Die meisten alten Leute haben sich noch nicht so an diese Zeit gewöhnt und leben noch immer wie vor vielen, vielen Jahren. Das kenne ich auch.

Früher mußten sie sparsam sein und so gab es besondere Geschichten halt nur am Sonntag. Das für einen Bauern, der noch Vieh hat, jeder Tag wie der andere ist kenne ich. Ich bin selber auf einem Bauernhof aufgewachsen. Man kann nicht einfach sagen, heute arbeite ich nicht, weil Sonntag ist. Die Tiere wollen auch gemolken und versorgt werden.

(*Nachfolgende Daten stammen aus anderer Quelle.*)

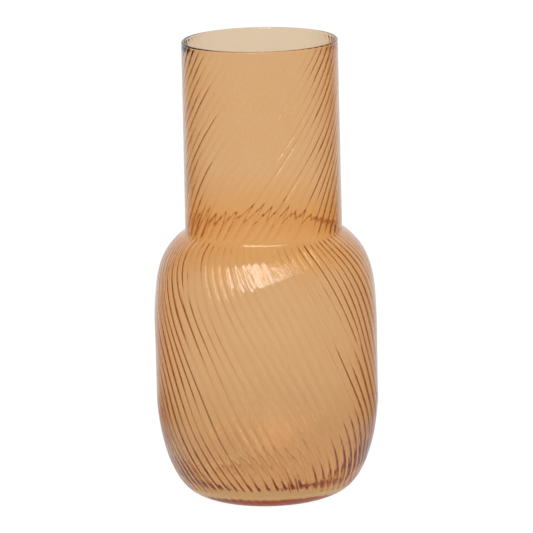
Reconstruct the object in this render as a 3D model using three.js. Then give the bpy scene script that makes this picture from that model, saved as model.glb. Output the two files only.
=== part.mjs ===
// Hand blown glass vase: a ribbed neck cylinder and a ribbed body bubble, joined
// hot at the crease between them. Millimetres, +Z up, origin under the centre of
// the base. Each named zone of the glass is its own closed solid, and one zone
// rests on the next along a level plane.

import * as THREE from 'three';

// Driving dimensions

const HEIGHT = 250;
const BODY_RADIUS = 60.9;
const NECK_FOOT_RADIUS = 42.75;
const LIP_RADIUS = 42.15;
const WALL = 2.3;
const CREASE_Z = 145.8;
const CREASE_FILLET = 1.6;

// The body wall is upright between these two heights and curves away beyond them
const BELLY_LOW_Z = 53;
const BELLY_HIGH_Z = 89.5;

const FOOT_RADIUS = 37.2;
const FLOOR_Z = 6.5;
const FLOOR_RADIUS = 33;
const KICK_RADIUS = 29;
const KICK_HEIGHT = 1.5;

// Level planes where one zone of the glass ends and the next begins
const BASE_TOP_Z = 10;
const HEEL_TOP_Z = 36;
const BELLY_TOP_Z = 104;
const SHOULDER_TOP_Z = 141;
const SEAM_TOP_Z = 150;
const NECK_TOP_Z = 245;

const SEGMENTS = 48;
const CURVE_STEPS = 160;

const GLASS = { color: 0xd9a878, roughness: 0.06, metalness: 0, transparent: true, opacity: 0.45 };

// Outlines, as curves of radius (x) against height (y)

const at = (radius, z) => new THREE.Vector2(radius, z);

// The outer heel leaves the table level and ends upright at the foot of the belly
const outerHeel = new THREE.CubicBezierCurve(
  at(FOOT_RADIUS, 0),
  at(FOOT_RADIUS + 16.7, 0),
  at(BODY_RADIUS, BELLY_LOW_Z - 18.3),
  at(BODY_RADIUS, BELLY_LOW_Z),
);

// The outer shoulder leaves the belly upright and meets the neck 36 degrees from level
const outerShoulder = new THREE.CubicBezierCurve(
  at(BODY_RADIUS, BELLY_HIGH_Z),
  at(BODY_RADIUS, BELLY_HIGH_Z + 35.8),
  at(NECK_FOOT_RADIUS + 14.6, CREASE_Z - 10.6),
  at(NECK_FOOT_RADIUS, CREASE_Z),
);

// The inner heel rises from the floor, so that the wall is thickest at the heel
const innerHeel = new THREE.CubicBezierCurve(
  at(FLOOR_RADIUS, FLOOR_Z),
  at(FLOOR_RADIUS + 17, FLOOR_Z),
  at(BODY_RADIUS - WALL, BELLY_LOW_Z - 17),
  at(BODY_RADIUS - WALL, BELLY_LOW_Z),
);

// Points of a curve moved sideways by a distance, to its left as it runs upwards
function offset(curve, distance) {
  return curve.getPoints(CURVE_STEPS).map((point, i) => {
    const tangent = curve.getTangent(i / CURVE_STEPS);
    return at(point.x - distance * tangent.y, point.y + distance * tangent.x);
  });
}

// Radius of an upward outline at a height, straight between its points
function radiusAt(points, z) {
  const i = Math.max(1, points.findIndex((point) => point.y >= z));
  const low = points[i - 1];
  const high = points[i];
  return THREE.MathUtils.mapLinear(z, low.y, high.y, low.x, high.x);
}

const lipPoint = at(LIP_RADIUS, HEIGHT);
const outer = [...outerHeel.getPoints(CURVE_STEPS), ...outerShoulder.getPoints(CURVE_STEPS), lipPoint];

// Inside, the wall turns round the crease along an arc centred on it
const inner = [
  ...innerHeel.getPoints(CURVE_STEPS),
  ...offset(outerShoulder, WALL),
  at(NECK_FOOT_RADIUS - WALL, CREASE_Z),
  at(LIP_RADIUS - WALL, HEIGHT),
];

// Radius of the outside at a height, with the crease filled by a small fillet: a
// quadratic bump that fades out a fillet's width above and below the crease
function outerAt(z) {
  const reach = CREASE_FILLET - Math.abs(z - CREASE_Z);
  const fill = reach > 0 ? (reach * reach) / (3 * CREASE_FILLET) : 0;
  return radiusAt(outer, z) + fill;
}

const innerAt = (z) => radiusAt(inner, z);

// Equal steps of height from one level to another, both ends included
function levels(from, to, steps) {
  return Array.from({ length: steps + 1 }, (_, i) => THREE.MathUtils.lerp(from, to, i / steps));
}

// Zones

const vase = new THREE.Group();
vase.name = 'blown_glass_vase';

function addZone(name, profile) {
  const material = new THREE.MeshStandardMaterial(GLASS);
  const mesh = new THREE.Mesh(new THREE.LatheGeometry(profile, SEGMENTS), material);
  // LatheGeometry turns about Y: stand its axis up along Z
  mesh.rotation.x = Math.PI / 2;
  mesh.name = name;
  vase.add(mesh);
}

// A ring of wall between two levels: up the outside and back down the inside
function addRing(name, from, to, steps) {
  const outside = levels(from, to, steps).map((z) => at(outerAt(z), z));
  const inside = levels(to, from, steps).map((z) => at(innerAt(z), z));
  addZone(name, [...outside, ...inside, outside[0]]);
}

// The base: a thick disc, hollowed underneath, with the inside of the heel on top
function addBase() {
  const kick = levels(0, 1, 4).map((t) => at(KICK_RADIUS * t, KICK_HEIGHT * (1 - t * t)));
  const outside = levels(0, BASE_TOP_Z, 6).map((z) => at(outerAt(z), z));
  const inside = levels(BASE_TOP_Z, FLOOR_Z, 4).map((z) => at(innerAt(z), z));
  addZone('base_disc', [...kick, ...outside, ...inside, at(0, FLOOR_Z)]);
}

// The lip: the neck's wall, closed on top by a fire-polished half round
function addLip() {
  const bead = WALL / 2;
  const round = levels(0, Math.PI, 8).map((turn) => {
    return at(LIP_RADIUS - bead + bead * Math.cos(turn), HEIGHT - bead + bead * Math.sin(turn));
  });
  const foot = at(outerAt(NECK_TOP_Z), NECK_TOP_Z);
  addZone('lip_bead', [foot, ...round, at(innerAt(NECK_TOP_Z), NECK_TOP_Z), foot]);
}

addBase();
addRing('heel_wall', BASE_TOP_Z, HEEL_TOP_Z, 6);
addRing('belly_wall', HEEL_TOP_Z, BELLY_TOP_Z, 6);
addRing('shoulder_wall', BELLY_TOP_Z, SHOULDER_TOP_Z, 10);
addRing('seam_collar', SHOULDER_TOP_Z, SEAM_TOP_Z, 7);
addRing('neck_wall', SEAM_TOP_Z, NECK_TOP_Z, 2);
addLip();

export default vase;
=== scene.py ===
import math

import bpy
import numpy as np
from mathutils import Matrix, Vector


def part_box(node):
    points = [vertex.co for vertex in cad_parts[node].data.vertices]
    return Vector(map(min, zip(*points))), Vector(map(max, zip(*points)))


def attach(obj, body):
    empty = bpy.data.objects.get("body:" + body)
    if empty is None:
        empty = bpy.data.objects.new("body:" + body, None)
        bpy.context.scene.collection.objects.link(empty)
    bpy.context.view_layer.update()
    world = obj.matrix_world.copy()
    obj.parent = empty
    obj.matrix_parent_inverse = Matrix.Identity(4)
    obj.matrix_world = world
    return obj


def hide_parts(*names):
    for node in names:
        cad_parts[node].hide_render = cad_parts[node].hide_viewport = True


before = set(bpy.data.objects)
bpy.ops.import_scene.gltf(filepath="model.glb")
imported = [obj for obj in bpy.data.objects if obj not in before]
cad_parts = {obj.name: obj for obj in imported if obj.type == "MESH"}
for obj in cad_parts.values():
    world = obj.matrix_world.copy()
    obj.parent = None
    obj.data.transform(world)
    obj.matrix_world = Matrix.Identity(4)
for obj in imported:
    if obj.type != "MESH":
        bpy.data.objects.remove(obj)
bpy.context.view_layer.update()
print("frame loaded")

mm = 0.001

# Heights and radii of the glass, in metres. Its whole height and width come from the
# frame. A pair is a length across and a length up.
glassOutline = {
    "height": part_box("lip_bead")[1][2],
    "bodyRadius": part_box("belly_wall")[1][0],
    "lipRadius": 42.15 * mm,
    "neckFootRadius": 42.75 * mm,
    "creaseHeight": 145.8 * mm,
    "creaseFillet": 1.0 * mm,
    "wall": 2.3 * mm,
    # half sizes of the ellipses that round the lip
    "lipOutside": (0.95 * mm, 0.95 * mm),
    "lipInside": (0.75 * mm, 0.8 * mm),
    # a shallow groove under the lip: height, depth, half width
    "lipGroove": (248.55 * mm, 0.24 * mm, 0.50 * mm),
    # the height over which the wall thins towards the lip
    "taper": 16 * mm,
    "bellyLow": 53 * mm,
    "bellyHigh": 89.5 * mm,
    "footRadius": 37.2 * mm,
    "floorHeight": 6.5 * mm,
    "floorRadius": 33 * mm,
    # the underside's hollow
    "kickRadius": 29 * mm,
    "kickHeight": 1.5 * mm,
    # how far the control points of the curves stand from their ends
    "heelHandles": (16.7 * mm, 18.3 * mm),
    "insideHeelHandles": (17 * mm, 17 * mm),
    "shoulderHandle": 35.8 * mm,
    "creaseHandle": (14.6 * mm, 10.6 * mm),
}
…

Als ich noch klein war gab es auch am Sonntag Semmeln, die es unter der Woche kaum gab und noch ein paar so extras. Mittlerweile hat sich das aber geändert und man lebt wie jeder andere auch. Aber die alten Leute wollen das meistens gar nicht. Sie haben ihre Gewohnheiten lieb gewonnen.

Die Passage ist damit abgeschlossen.